» **Set task**
Quote verbatim every line from the line containing "Keep writing the" to the line containing "return place_on_face(centre_x +", inclusive of both, and no other line.

Saved entries:
-=-=-

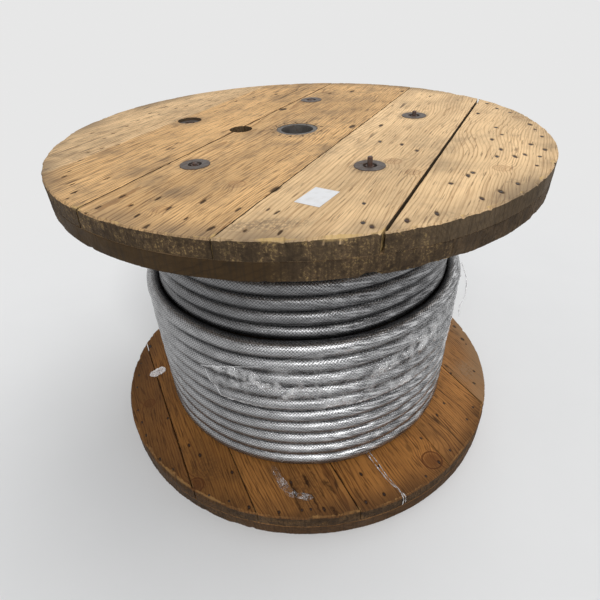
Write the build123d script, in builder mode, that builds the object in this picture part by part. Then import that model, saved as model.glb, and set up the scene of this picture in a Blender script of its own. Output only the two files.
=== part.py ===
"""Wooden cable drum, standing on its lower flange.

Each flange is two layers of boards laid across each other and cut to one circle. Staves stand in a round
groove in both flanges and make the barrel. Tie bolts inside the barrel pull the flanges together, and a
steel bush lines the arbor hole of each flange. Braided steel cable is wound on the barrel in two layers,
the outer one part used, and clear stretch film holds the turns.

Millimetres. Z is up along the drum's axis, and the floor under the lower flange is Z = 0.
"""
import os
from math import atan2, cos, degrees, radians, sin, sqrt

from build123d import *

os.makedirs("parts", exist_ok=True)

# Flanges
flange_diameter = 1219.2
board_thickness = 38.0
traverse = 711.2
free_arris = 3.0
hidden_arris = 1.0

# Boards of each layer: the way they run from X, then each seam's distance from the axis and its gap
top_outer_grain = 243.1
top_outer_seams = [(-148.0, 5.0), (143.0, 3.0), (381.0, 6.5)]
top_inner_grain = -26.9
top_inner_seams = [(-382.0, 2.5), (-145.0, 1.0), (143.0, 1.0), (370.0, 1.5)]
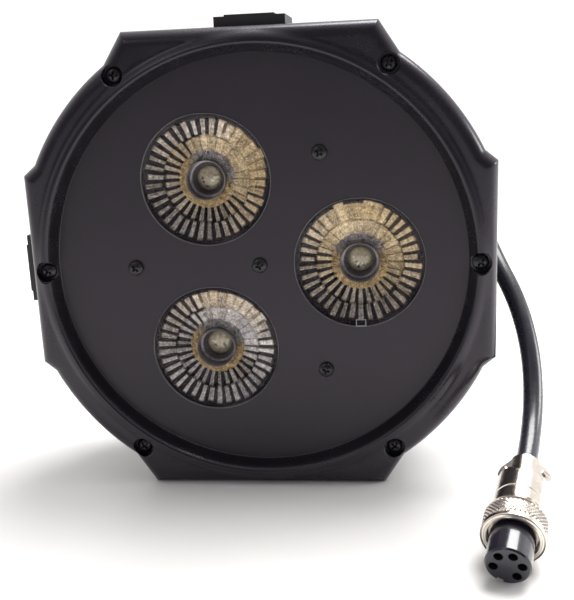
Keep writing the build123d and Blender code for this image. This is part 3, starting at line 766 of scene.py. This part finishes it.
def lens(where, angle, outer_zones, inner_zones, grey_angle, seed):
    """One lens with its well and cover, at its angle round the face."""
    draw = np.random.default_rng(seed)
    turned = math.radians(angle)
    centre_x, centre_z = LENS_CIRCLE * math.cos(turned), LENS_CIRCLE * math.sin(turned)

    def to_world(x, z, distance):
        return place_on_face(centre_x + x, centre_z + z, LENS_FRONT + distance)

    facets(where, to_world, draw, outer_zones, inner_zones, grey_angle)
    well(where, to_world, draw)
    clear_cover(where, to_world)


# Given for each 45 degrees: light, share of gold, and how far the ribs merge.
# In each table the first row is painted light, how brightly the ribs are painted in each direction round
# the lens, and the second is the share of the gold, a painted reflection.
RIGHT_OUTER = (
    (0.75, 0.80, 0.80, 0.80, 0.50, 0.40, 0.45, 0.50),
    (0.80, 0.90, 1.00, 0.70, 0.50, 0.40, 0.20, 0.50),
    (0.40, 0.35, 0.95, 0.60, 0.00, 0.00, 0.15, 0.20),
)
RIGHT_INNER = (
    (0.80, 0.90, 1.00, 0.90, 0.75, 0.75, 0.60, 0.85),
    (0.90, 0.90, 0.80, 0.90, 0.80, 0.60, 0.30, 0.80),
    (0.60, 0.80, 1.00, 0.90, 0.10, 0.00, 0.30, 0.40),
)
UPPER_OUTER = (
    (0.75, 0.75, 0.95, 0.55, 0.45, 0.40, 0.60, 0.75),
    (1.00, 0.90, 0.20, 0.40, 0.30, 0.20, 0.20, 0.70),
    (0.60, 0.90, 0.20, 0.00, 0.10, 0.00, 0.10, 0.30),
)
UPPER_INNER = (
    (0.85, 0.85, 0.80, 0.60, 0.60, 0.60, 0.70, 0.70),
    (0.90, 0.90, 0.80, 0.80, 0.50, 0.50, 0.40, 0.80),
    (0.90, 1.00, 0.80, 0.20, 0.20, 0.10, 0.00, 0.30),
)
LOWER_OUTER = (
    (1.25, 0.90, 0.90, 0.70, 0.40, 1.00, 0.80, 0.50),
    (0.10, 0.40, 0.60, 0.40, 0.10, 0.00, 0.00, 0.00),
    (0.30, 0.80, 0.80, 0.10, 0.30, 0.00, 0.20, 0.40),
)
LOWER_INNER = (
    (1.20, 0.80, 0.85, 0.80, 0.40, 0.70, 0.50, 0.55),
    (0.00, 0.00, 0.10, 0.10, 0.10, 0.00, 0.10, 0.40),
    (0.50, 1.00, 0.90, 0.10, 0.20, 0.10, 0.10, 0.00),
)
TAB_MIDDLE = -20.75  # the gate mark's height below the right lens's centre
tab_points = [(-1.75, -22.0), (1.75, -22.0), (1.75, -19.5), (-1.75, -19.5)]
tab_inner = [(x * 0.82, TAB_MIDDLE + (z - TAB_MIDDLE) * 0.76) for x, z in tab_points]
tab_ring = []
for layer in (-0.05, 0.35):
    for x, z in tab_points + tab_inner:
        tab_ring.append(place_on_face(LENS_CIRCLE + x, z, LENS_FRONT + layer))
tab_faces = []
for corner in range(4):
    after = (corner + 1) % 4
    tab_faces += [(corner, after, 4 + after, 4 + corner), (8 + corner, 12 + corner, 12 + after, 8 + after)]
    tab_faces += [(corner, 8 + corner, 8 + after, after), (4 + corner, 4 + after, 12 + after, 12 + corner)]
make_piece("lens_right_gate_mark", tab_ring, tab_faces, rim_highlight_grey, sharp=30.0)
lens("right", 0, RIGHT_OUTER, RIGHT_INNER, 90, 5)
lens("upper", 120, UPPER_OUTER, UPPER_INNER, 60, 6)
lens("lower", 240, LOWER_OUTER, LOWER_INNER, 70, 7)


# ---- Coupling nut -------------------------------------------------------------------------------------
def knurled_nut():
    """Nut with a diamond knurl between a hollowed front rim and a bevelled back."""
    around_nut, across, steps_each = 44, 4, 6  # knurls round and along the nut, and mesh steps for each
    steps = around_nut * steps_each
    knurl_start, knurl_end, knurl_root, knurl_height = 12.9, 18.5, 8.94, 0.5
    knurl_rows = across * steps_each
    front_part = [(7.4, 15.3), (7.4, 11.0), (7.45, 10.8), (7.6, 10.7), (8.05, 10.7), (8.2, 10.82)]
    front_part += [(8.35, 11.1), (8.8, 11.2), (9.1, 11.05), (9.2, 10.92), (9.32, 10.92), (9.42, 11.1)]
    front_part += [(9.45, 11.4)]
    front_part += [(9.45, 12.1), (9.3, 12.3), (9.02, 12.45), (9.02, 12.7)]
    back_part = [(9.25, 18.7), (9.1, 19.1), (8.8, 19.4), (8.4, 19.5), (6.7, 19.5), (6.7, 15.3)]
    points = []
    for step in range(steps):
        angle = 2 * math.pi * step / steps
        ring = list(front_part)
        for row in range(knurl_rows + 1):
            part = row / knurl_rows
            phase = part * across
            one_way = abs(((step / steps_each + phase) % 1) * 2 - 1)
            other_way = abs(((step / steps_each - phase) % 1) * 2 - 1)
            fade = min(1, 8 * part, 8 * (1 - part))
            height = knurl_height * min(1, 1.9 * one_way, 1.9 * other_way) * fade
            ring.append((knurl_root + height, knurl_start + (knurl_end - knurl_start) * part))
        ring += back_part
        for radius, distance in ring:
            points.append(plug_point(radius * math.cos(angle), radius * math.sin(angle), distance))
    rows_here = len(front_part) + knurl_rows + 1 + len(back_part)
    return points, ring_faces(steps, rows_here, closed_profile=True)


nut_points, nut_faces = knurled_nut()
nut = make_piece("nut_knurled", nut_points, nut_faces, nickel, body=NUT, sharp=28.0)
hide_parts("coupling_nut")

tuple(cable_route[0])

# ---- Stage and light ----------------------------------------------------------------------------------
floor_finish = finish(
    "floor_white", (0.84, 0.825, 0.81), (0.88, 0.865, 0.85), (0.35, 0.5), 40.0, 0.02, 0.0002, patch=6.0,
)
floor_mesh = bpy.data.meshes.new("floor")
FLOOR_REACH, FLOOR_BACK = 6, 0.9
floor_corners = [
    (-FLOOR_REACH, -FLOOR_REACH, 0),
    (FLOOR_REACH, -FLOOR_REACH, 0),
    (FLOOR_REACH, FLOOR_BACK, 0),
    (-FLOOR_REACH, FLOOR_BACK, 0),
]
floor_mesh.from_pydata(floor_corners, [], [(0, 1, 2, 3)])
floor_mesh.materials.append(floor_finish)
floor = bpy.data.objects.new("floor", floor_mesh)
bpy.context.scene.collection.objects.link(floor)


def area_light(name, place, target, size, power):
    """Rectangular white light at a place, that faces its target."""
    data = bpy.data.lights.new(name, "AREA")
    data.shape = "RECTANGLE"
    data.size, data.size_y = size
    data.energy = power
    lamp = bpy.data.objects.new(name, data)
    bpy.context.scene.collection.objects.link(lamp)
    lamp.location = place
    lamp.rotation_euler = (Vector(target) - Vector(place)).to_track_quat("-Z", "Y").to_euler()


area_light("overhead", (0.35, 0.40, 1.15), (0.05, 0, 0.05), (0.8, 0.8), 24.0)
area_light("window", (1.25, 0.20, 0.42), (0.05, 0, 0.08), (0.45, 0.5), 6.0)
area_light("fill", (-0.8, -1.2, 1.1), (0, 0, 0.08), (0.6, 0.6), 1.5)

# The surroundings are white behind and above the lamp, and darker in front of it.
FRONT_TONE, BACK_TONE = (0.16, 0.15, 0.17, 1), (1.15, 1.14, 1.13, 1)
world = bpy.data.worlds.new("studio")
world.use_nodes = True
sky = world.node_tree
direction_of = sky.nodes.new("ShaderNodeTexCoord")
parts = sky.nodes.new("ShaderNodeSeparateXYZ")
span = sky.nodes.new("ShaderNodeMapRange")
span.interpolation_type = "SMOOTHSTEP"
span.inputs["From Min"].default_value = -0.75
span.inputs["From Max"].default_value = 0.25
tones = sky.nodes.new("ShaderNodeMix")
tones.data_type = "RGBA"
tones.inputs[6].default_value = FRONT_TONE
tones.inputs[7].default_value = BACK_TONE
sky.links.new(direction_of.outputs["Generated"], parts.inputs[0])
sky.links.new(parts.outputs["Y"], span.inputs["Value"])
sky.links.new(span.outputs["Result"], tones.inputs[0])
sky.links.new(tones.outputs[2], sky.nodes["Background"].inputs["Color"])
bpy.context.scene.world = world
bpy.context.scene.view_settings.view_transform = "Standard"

-=-=-

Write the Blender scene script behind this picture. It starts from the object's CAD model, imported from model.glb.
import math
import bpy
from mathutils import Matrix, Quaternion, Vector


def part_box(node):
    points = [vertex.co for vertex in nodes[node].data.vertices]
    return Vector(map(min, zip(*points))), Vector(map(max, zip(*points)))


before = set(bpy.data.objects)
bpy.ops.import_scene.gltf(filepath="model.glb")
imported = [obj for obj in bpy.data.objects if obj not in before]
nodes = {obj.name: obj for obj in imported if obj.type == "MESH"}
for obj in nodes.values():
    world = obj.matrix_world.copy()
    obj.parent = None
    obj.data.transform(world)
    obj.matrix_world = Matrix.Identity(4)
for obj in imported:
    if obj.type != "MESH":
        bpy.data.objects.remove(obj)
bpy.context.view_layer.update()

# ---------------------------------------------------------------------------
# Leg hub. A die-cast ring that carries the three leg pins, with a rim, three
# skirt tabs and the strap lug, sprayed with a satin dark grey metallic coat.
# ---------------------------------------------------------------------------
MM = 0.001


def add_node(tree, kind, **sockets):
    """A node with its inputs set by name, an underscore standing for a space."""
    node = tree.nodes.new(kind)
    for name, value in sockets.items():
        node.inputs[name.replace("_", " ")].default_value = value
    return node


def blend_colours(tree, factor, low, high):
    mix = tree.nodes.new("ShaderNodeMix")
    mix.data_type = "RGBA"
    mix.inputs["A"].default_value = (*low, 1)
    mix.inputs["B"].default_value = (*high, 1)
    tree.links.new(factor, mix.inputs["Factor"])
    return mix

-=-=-

» **Correct answer**
Keep writing the build123d and Blender code for this image. This is part 3, starting at line 766 of scene.py. This part finishes it.
def lens(where, angle, outer_zones, inner_zones, grey_angle, seed):
    """One lens with its well and cover, at its angle round the face."""
    draw = np.random.default_rng(seed)
    turned = math.radians(angle)
    centre_x, centre_z = LENS_CIRCLE * math.cos(turned), LENS_CIRCLE * math.sin(turned)

    def to_world(x, z, distance):
        return place_on_face(centre_x + x, centre_z + z, LENS_FRONT + distance)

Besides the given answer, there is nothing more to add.